Wir sind Erschaffer einer einfachen Illusion, wenn darin das Böse die Welt regiert: Sprechen wir der Welt alles Gute ab, tun wir das auch bei uns selbst. Erkennen wir überall nur Schlechtes, ist das eigene egoistische und kontrollsüchtige Verhalten leicht zu rechtfertigen.

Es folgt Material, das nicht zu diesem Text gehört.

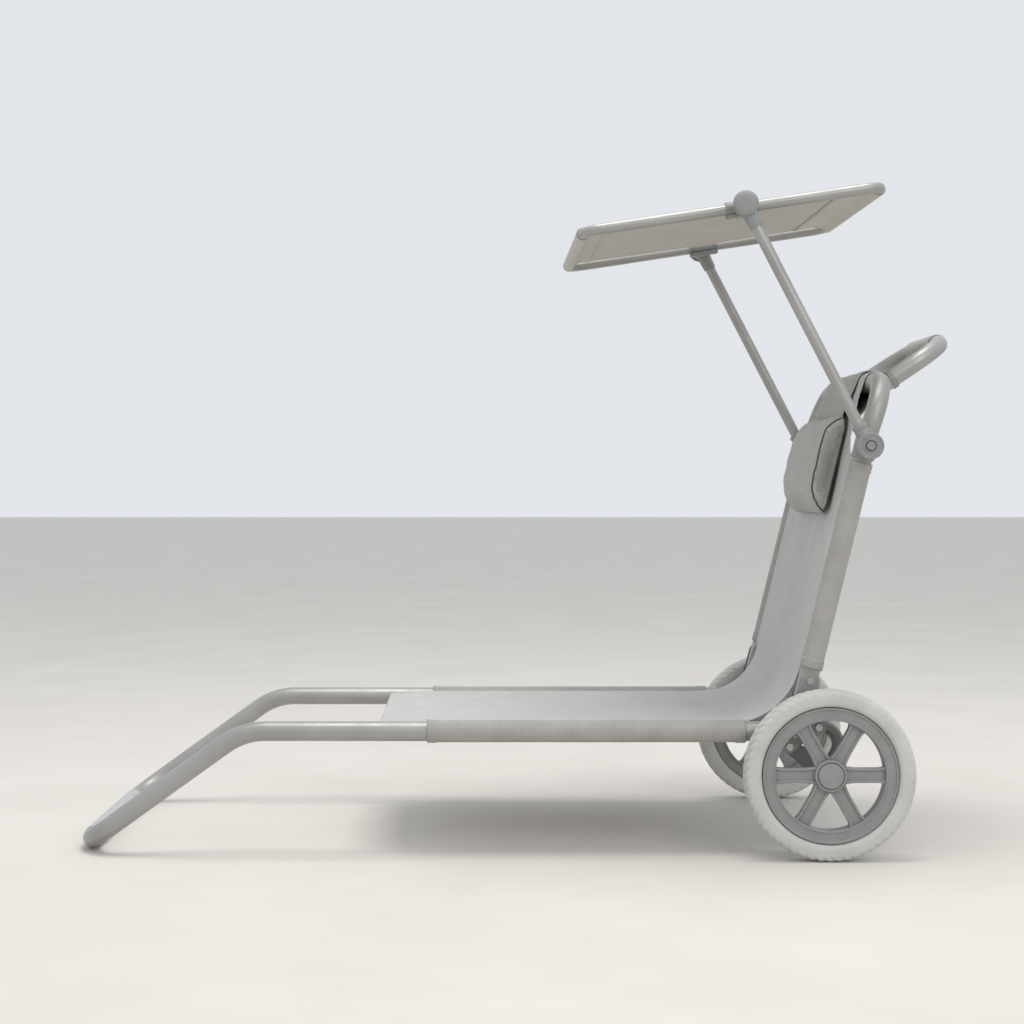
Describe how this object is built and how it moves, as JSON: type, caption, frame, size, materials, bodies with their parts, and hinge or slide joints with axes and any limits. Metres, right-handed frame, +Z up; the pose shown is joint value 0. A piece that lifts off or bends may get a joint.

Die Früchte des Vertrauens
Doch es ist auch möglich, ein positiveres Weltbild zu wahren. Wir können die Vertrauensmissbräuche sogar dazu nutzen, das eigene Vertrauen zu stärken. Ist nicht eben der, der nicht mehr vertraut, derjenige, der einst vertraut hat? Die Gutgläubigkeit anderer auszunutzen ist etwas, das wir im Verlaufe unseres Lebens erlernt haben, darum ist es auch möglich, diese Verhaltensmuster wieder zu durchbrechen. Sehen wir vertrauenswürdige Menschen, fällt es uns selbst leichter, vertrauenswürdig zu sein und zu vertrauen. Das Gute ist keine Antwort auf das Böse, sondern das Echo seiner selbst. Wie der US-amerikanische Schriftsteller Henry David Thoreau sagte: „Nichts Grösseres kann ein Mensch schenken als sein Vertrauen. Keine Gabe erhöht so sehr den Geber und den Empfänger.“ Es ist bewiesen, dass wir Vertrauen müssen, um zufrieden zu sein. Nur wenn wir an unsere Mitmenschen und unsere Zukunft glauben, ermöglicht es uns ein erfülltes Leben zu führen.
In einer Zeit, in der gegenseitiges Vertrauen Mangelware scheint, ist es wichtig, dass wir damit nicht sparsam umgehen, denn nur so kann sich das Gut verbreiten. Natürlich sollten wir unser Geld nicht dem nächstbesten Fremden leihen und immer jedem vertrauen (etwas gesunder Menschenverstand ist immer angebracht), stattdessen sollten wir nach der Gabe des Vertrauens Ausschau halten und versuchen sie selbst anzuwenden. Hören wir auf, das Kind zu tadeln, das vorschnell vertraut, und beginnen wir damit, von ihm zu lernen: Wie sonst wollen wir das Gute bewahren?